- [Recorded information]:
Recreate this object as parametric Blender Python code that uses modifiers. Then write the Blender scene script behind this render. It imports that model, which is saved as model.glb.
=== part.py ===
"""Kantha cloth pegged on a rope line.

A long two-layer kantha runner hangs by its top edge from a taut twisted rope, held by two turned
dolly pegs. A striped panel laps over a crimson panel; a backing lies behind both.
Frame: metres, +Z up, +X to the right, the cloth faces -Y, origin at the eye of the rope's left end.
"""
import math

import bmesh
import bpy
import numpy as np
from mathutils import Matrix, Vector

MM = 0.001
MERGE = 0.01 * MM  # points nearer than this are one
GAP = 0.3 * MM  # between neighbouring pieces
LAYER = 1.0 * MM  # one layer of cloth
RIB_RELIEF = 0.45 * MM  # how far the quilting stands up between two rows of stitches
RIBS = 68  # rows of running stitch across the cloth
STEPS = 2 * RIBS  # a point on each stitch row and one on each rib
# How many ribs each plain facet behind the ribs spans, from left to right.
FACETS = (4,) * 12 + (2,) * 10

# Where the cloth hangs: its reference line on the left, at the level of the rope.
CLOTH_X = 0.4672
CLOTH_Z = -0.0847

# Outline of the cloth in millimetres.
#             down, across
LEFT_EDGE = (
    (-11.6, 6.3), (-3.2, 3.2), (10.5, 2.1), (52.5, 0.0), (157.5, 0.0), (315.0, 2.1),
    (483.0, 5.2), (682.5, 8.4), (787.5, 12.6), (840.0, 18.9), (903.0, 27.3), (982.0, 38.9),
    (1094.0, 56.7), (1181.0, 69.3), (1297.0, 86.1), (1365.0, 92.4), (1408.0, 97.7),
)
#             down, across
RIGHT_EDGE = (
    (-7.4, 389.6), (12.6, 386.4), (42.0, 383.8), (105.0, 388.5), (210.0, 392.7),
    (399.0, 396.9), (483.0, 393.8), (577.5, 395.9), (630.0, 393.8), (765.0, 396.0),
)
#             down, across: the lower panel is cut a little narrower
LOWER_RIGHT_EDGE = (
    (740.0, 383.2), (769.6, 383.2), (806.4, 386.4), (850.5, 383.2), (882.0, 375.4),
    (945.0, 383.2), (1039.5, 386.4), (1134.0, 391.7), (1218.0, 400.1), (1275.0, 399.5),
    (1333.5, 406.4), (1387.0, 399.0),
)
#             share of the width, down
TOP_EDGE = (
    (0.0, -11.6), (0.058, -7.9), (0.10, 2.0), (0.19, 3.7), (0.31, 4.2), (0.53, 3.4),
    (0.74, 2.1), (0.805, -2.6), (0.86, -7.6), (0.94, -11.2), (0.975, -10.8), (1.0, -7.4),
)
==
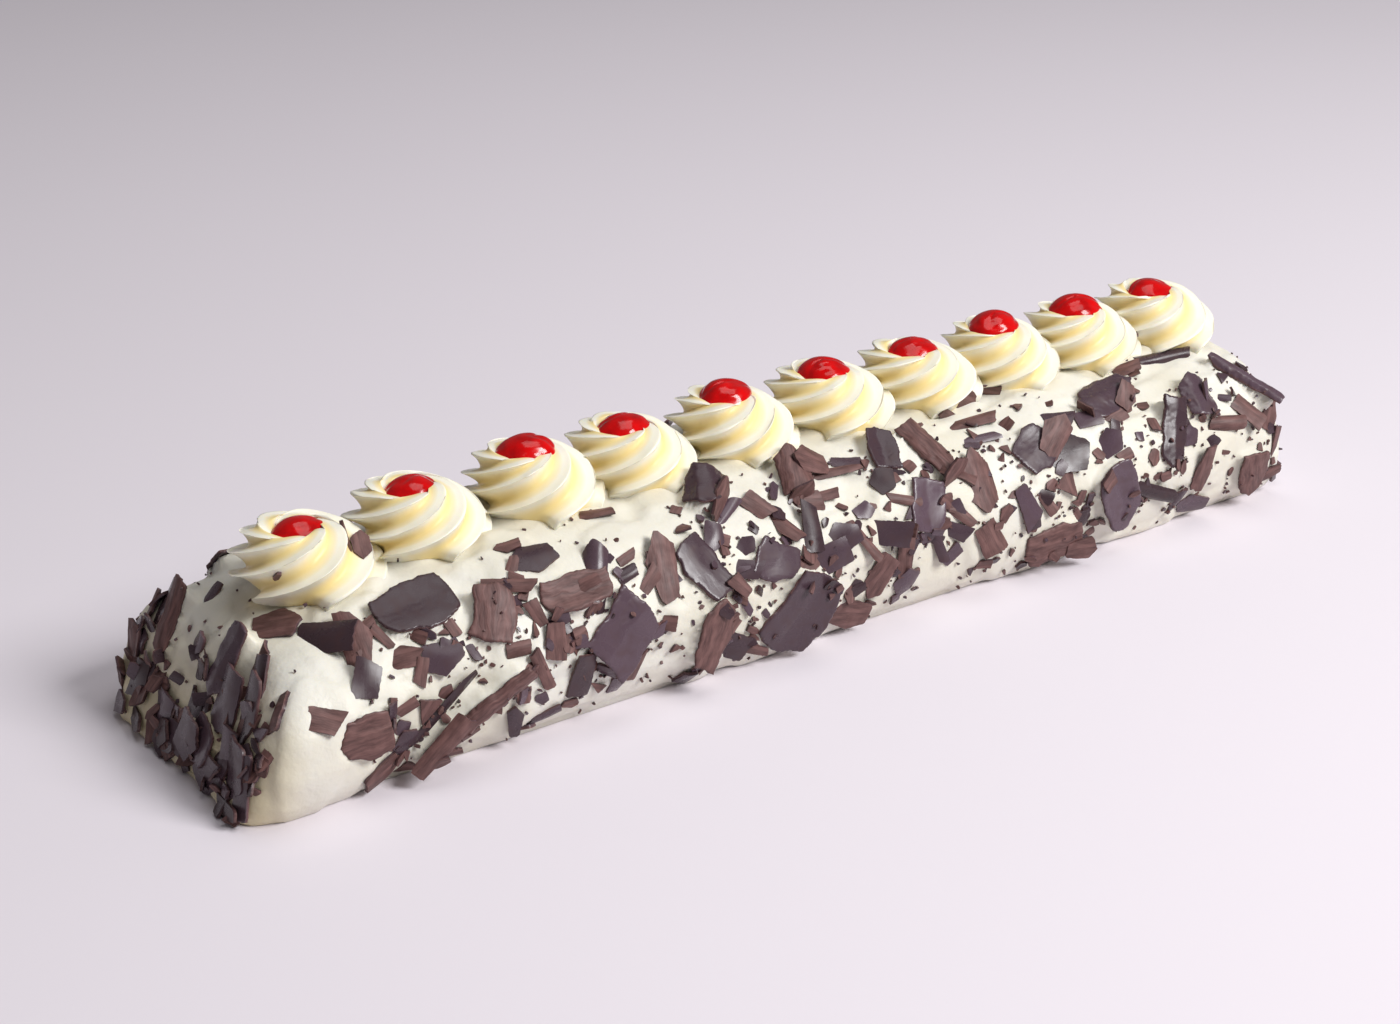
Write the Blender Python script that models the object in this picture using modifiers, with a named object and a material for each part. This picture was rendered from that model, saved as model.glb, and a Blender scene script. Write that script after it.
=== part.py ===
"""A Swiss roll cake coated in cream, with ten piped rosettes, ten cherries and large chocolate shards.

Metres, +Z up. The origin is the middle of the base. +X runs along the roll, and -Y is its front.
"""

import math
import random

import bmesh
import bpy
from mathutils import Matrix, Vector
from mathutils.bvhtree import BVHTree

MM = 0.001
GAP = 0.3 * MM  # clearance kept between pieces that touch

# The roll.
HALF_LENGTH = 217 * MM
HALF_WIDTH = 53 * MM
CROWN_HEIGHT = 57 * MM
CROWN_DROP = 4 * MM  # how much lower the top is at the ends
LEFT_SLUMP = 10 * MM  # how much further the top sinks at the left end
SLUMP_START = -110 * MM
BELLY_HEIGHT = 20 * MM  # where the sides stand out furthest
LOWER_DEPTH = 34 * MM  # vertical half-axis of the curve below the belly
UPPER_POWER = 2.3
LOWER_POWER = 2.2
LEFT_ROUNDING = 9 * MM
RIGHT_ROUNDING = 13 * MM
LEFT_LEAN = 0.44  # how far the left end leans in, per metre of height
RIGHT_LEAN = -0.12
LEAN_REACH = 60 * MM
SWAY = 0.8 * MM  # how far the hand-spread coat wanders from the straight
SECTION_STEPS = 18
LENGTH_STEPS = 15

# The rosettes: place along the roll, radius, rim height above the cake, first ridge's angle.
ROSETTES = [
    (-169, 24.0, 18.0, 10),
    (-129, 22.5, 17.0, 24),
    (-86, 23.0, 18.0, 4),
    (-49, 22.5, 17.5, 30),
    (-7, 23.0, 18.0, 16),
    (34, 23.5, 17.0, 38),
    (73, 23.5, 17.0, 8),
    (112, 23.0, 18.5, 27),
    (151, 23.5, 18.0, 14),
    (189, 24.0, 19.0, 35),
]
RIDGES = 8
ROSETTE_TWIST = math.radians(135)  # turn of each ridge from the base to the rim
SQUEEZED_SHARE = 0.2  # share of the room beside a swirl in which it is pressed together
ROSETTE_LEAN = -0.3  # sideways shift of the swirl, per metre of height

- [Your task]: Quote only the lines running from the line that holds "Write the Blender Python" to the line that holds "LENGTH_STEPS = 15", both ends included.

- [The completed task]:
Write the Blender Python script that models the object in this picture using modifiers, with a named object and a material for each part. This picture was rendered from that model, saved as model.glb, and a Blender scene script. Write that script after it.
=== part.py ===
"""A Swiss roll cake coated in cream, with ten piped rosettes, ten cherries and large chocolate shards.

Metres, +Z up. The origin is the middle of the base. +X runs along the roll, and -Y is its front.
"""

import math
import random

import bmesh
import bpy
from mathutils import Matrix, Vector
from mathutils.bvhtree import BVHTree

MM = 0.001
GAP = 0.3 * MM  # clearance kept between pieces that touch

# The roll.
HALF_LENGTH = 217 * MM
HALF_WIDTH = 53 * MM
CROWN_HEIGHT = 57 * MM
CROWN_DROP = 4 * MM  # how much lower the top is at the ends
LEFT_SLUMP = 10 * MM  # how much further the top sinks at the left end
SLUMP_START = -110 * MM
BELLY_HEIGHT = 20 * MM  # where the sides stand out furthest
LOWER_DEPTH = 34 * MM  # vertical half-axis of the curve below the belly
UPPER_POWER = 2.3
LOWER_POWER = 2.2
LEFT_ROUNDING = 9 * MM
RIGHT_ROUNDING = 13 * MM
LEFT_LEAN = 0.44  # how far the left end leans in, per metre of height
RIGHT_LEAN = -0.12
LEAN_REACH = 60 * MM
SWAY = 0.8 * MM  # how far the hand-spread coat wanders from the straight
SECTION_STEPS = 18
LENGTH_STEPS = 15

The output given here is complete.